Democrats strongly opposed the nomination of Simington, currently with the National Telecommunications & Information Administration, arguing it was a way to stymie the Democratic FCC agenda out of the gate, but Republicans prevailed in a straight party line vote 49–46, though with no floor defense of the President’s nominee after Democrats had pilloried him.

Senate Republicans have consistently appeared unenthusiastic about the Simington nomination, not speaking up strongly for him during the Commerce Committee’s approval of the nomination on Tuesday before voting (the same 49–46) to proceed to a vote on his nomination.

[Read: Chairman Pai Will Leave FCC in January]

Simington was the president’s choice while traditionally congressional Republicans would have a voice in the pick.

He is expected to take his seat, succeeding outgoing commissioner Michael O’Rielly, late Thursday (Dec. 8) or Friday, following the FCC’s Thursday public meeting.

President Donald Trump nominated O’Rielly for a second term, but pulled the nomination following a speech in which O’Rielly raised questions about efforts to regulate social media, something the President has been pushing the FCC to do.

Sen. Maria Cantwell (D-Wash.), ranking member on the Senate Commerce Committee, was the first to speak on the Simington nomination after the Senate, again divided along party lines, had voted to limit debate and proceed, eventually, to the nomination vote.

She said she had questions about his neutrality and independence, given reports he had tried to enlist Fox News to spotlight the issue of regulating social media and given the abrupt withdrawal of O’Rielly’s nomination in favor of Simington, who worked on NTIA’s petition to the FCC seeking social media regulation, a petition Trump had mandated in an executive order as part of his effort to regulate sites, like Twitter and Facebook, he has long argued censor Republicans, including him.

“I hope that we will not pass the Simington nomination,” Cantwell said, but added that if he was to be confirmed, as assumed, her colleagues should move quickly to also approve a Democratic nominee to the commission, when one is chosen. She pointed out that, usually, Republican and Democratic FCC nominees are paired in such circumstances. A Republican Senate is not likely to rush to such confirmation, however.

Sen. Richard Blumenthal (D-Conn.), the second senator to speak on the nomination, pulled no punches.

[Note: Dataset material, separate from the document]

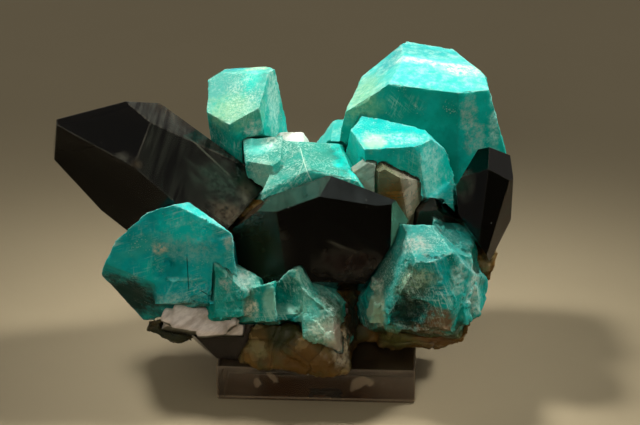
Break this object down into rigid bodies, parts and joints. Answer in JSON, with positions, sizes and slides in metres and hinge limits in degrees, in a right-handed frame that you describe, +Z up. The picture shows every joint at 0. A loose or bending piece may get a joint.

He said Simington was dangerous to the FCC at this moment in history, for which he was the wrong person at the wrong time, pointing to President Trump’s attempts to retaliate against social media platforms, his attempts to enlist the FCC in that effort, and Simington’s participation in that effort.

Blumenthal called him unprepared and unqualified for the post. He also cited the potential gridlock issue and noted the usual bipartisan pairing of nominees. He urged a no vote.

Democrats have reason to be worried that Simington’s installation could tie up the Democratic agenda after Jan. 20 — there would be two Democrats and two Republicans — and until a third Democrat can be named to Pai’s commission seat — he is exiting Jan. 20 — which if Republicans retain control of the Senate could be months down the road.

FCC commissioner Brendan Carr, who will be the only other Republican on the commission after the chairman exits, has been urging the Senate to confirm Simington so together they can thwart a Democratic FCC’s moves out of the gate.

In an appearance on Fox Business’ “Cavuto Coast-to-Coast,” Carr said: “I think it would be very valuable to get Simington across the finish line and help forestall what really would be billions of dollars’ worth of economic damage that I think a Democratic FCC would look to jam through from Day One. One thing a Democratic FCC is expected to do is restore net neutrality rules, which Carr has called “socialism in sheep’s clothing.”